Mantel's test indicated that the 50% MR consensus trees from the parsimony analysis of the full alignments were significantly correlated with the alignment parameters; tests of correlation between the SymD matrix and the matrix of the alignment parameters (Table 2) showed a significant correlation (Table 3) for the full alignments (P = 0.002) but no significant correlation for the reduced alignments (P = 0.063). For 70% MR consensus trees from the parsimony analysis, differences among trees from both the full and reduced alignments were significantly correlated with the differences among alignment parameters (P = 0.035 and P = 0.041, respectively) (Table 3). Differences among majority rule consensus trees (50% and 70%) from the culled alignments were not correlated with the differences among alignment parameters. The SymD between bootstrap MR consensus trees showed a strongly significant correlation (Mantel's test) with distances between alignment parameters for the full and culled alignments as well as the limited bootstrap analysis (P < 0.001, r > 0.5, results of limited bootstrap not shown). The SymD matrix for 50% bootstrap MR consensus trees from the reduced alignments and the distances between alignment parameters showed a significant correlation (P = 0.043), but the correlation was considerably weaker than for the full, culled, and limited analyses (r = 0.282). The SymD for 70% bootstrap MR consensus trees from the full, reduced, and culled alignments were all strongly correlated with the differences among alignment parameters. Results from Mantel's test for the NJ trees revealed that full and culled alignments were significantly correlated with differences among alignment parameters (P = 0.014 and 0.000 respectively) but reduced alignments were not (P = 0.247) (Table 3).
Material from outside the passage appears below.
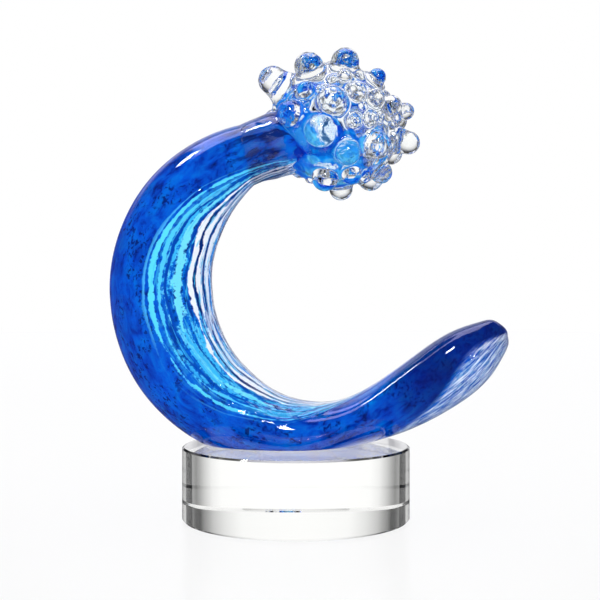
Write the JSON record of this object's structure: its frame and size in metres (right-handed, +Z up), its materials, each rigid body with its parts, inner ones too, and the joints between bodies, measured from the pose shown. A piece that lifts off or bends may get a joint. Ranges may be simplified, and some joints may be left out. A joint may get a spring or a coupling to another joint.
{
  "type": "glass wave sculpture",
  "caption": "Free-standing art-glass sculpture: a blue cased wave curls round into a crest of clear drops, bonded on a round clear crystal base.",
  "frame": {"origin": "centre of the base disc's underside", "axes": "+Z up, the wave curls in the XZ plane with its open mouth towards +X, and is seen from -Y"},
  "size_m": [0.1774, 0.1, 0.2057],
  "materials": {
    "crystal": "clear optical crystal, ground flat and polished",
    "adhesive": "clear cured adhesive film",
    "clear_glass": "clear fire-polished glass",
    "blue_glass": "cobalt and turquoise glass with white streaks, cased in clear",
    "froth_glass": "cobalt and turquoise glass that fades to clear, inside the froth"
  },
  "bodies": {
    "root": {"base_disc": "crystal", "bond_film": "adhesive", "clear_casing": "clear_glass", "colour_core": "blue_glass", "froth_core": "froth_glass", "froth_head": "clear_glass", "froth_drop_01": "clear_glass", "froth_drop_02": "clear_glass", "froth_drop_03": "clear_glass", "froth_drop_04": "clear_glass", "froth_drop_05": "clear_glass", "froth_drop_06": "clear_glass", "froth_drop_07": "clear_glass", "froth_drop_08": "clear_glass", "froth_drop_09": "clear_glass", "froth_drop_10": "clear_glass", "froth_drop_11": "clear_glass", "froth_drop_12": "clear_glass", "froth_drop_13": "clear_glass", "froth_drop_14": "clear_glass", "froth_drop_15": "clear_glass", "froth_drop_16": "clear_glass", "froth_drop_17": "clear_glass", "froth_drop_18": "clear_glass", "froth_drop_19": "clear_glass", "froth_drop_20": "clear_glass", "froth_drop_21": "clear_glass", "froth_drop_22": "clear_glass", "froth_drop_23": "clear_glass", "froth_drop_24": "clear_glass", "froth_drop_25": "clear_glass", "froth_drop_26": "clear_glass", "froth_drop_27": "clear_glass", "froth_drop_28": "clear_glass", "froth_drop_29": "clear_glass", "froth_drop_30": "clear_glass", "froth_drop_31": "clear_glass", "froth_drop_32": "clear_glass", "froth_drop_33": "clear_glass", "froth_drop_34": "clear_glass", "froth_drop_35": "clear_glass", "froth_drop_36": "clear_glass", "froth_drop_37": "clear_glass", "froth_drop_38": "clear_glass", "froth_drop_39": "clear_glass", "froth_drop_40": "clear_glass"}
  },
  "joints": []
}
Comparisons Within Alignment Parameters
Within each set of alignment parameters, individual most parsimonious trees were compared to each other by the SymD (Fig. 4). Trees from each full alignment were always quite different from those of their corresponding reduced alignment; mean SymD values ranged from 137 to 162 and standard deviations were low (results not shown). The greatest SymD disparity was seen in trees from the reduced alignments compared to trees from the corresponding culled alignments (Fig. 4, reduced versus culled). These SymD values are twice those seen in comparing trees across alignment parameters (Tables 3 and 4) within a data set type (full, reduced, or culled). For a given set of alignment parameters, trees from the full alignment showed a low level of disparity overall (mean SymD ranging from 15 to 39) but with considerable variation (standard deviations ranging from 7 to 21). Trees from the reduced and culled alignments showed a similarly low level of disparity and high variation.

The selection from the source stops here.